After soaking, I plant them into fifteen-cell seed trays with the claws pointing downward. They can stay in these trays until planting out, so there is no need to pot on — which makes the whole process simpler than it sounds.
Getting corms started
Soak: a few hours in lukewarm water until they plump up.
Plant: claws pointing down, into 15-cell seed trays.
Temperature: about 10°C to germinate — a cool room indoors works.
Water once, then leave them alone until you see growth. The biggest risk at this stage is rot from overwatering.
I start them indoors just to get consistent temperature for germination. Once I see sprouting — usually ten to fifteen days — I move them out to the shed where it is cooler and brighter. Keeping them indoors too long makes them leggy and weak, which I learnt the hard way in my first year.
Growing them on without a greenhouse
My ranunculus spend winter in the same places as everything else: the potting shed, the cold frame, or the zip-up greenhouse. They do not need heat. They need light and protection from the worst frost.
On very cold nights I throw fleece over them. The rest of the time they sit there quietly, growing slowly, which is exactly what you want.
I keep a lid on the trays until everything has sprouted, mainly as rodent protection. Mice will dig up freshly planted corms if given the chance.
The main risk is not cold itself but a combination of cold and wet, which is when rot becomes a problem. Good drainage in the trays and not overwatering are more important than temperature.
When I plant them out
I plant the autumn-sown batch out from late February into March, depending on the weather. The key thing is not to leave them too long in their trays.

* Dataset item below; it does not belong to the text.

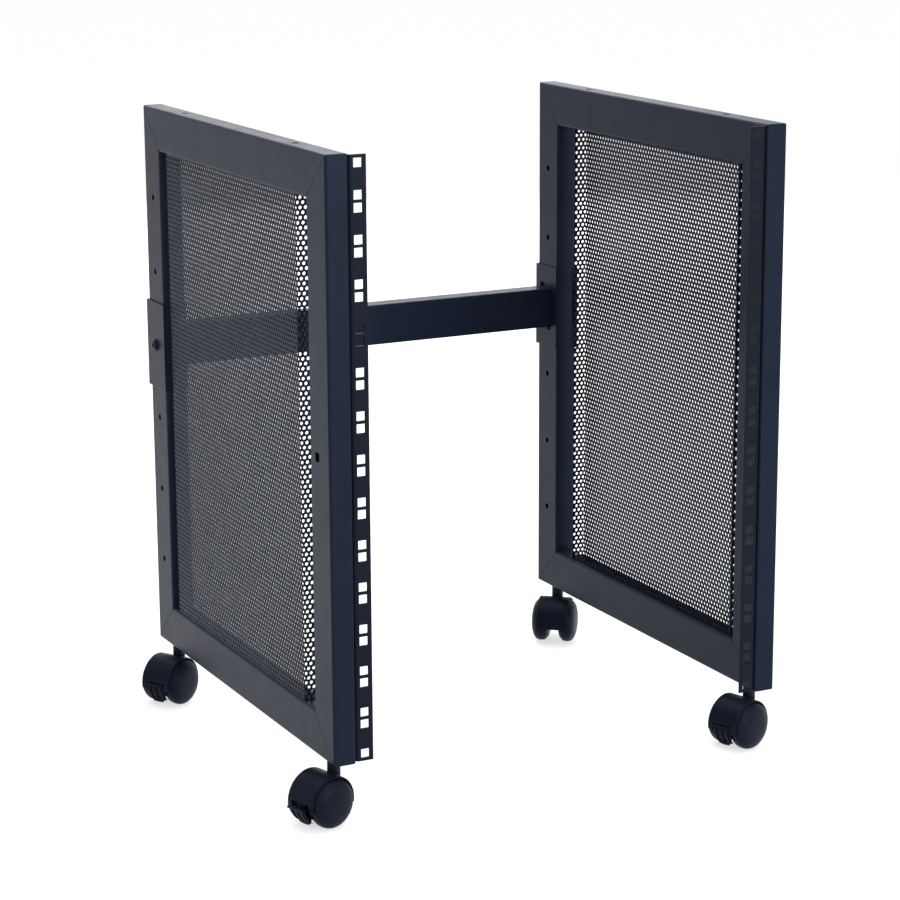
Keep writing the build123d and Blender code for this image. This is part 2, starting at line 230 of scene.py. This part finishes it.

Ranunculus do not like getting root bound. If the roots start circling the bottom of the cell, the plant stalls. Get them in the ground before that happens.
I have been borderline with this more than once — trays bursting with roots by the time I finally got around to planting out. They still flowered, but I think they would have done better with more room sooner.
The January-sown batch needs a bit more time before it is ready to go out. I usually plant those in March or early April.
Why they fail
I want to be straightforward about this because I think too many guides make ranunculus sound easier than they sometimes are. Things that have gone wrong for me:
- Rot after planting. Usually from overwatering the corms before they have established. Water once when you plant, then leave them until you see growth.
- Leggy, weak seedlings. From leaving them indoors too long after germination. Move them out to better light as soon as they sprout.
- Whole batches failing. One year an entire variety — Picotee Cafe — failed completely while the Purple Jean corms right next to them were fine. Sometimes it is corm quality, not anything you did wrong.
- Slugs. Young ranunculus plants are vulnerable when first planted out. Nematodes help.
- Cold snaps. A late hard frost can damage plants that have been planted out early. Fleece is your friend.
How I use them in the garden and in vases
I grow my ranunculus in the borders, not in rows for cutting. They sit among other plants — cerinthe, ornamental grasses, nectaroscordum — and they look completely at home there. I do not think ranunculus needs to be treated as a specialist crop. It works beautifully as a border plant.
That said, I always cut some for the house. They last well in water and a few stems in a jug is genuinely one of the loveliest things the garden produces all year.
The colours I come back to most are the soft pinks and the deeper magentas — they work with almost everything in the late spring garden. I have also tried mauve, peach, and some of the newer striped varieties. Not all of them have been successful, but the ones that work are extraordinary. If you are choosing your first batch, I would start with a straightforward pink or blush and add more adventurous colours once you have the process down.
Are they worth the effort?
Yes. But they are not for you if you want something completely reliable and low-maintenance. There will be years when a batch fails, or slugs get to them, or the timing does not quite work out.
What makes them worth it is the reward when they do work. Those layered blooms in late spring, in colours that nothing else in the garden quite matches, filling the gap between the last tulips and the first roses.
They are divas, yes. But they are the kind of diva that makes you glad you put in the effort.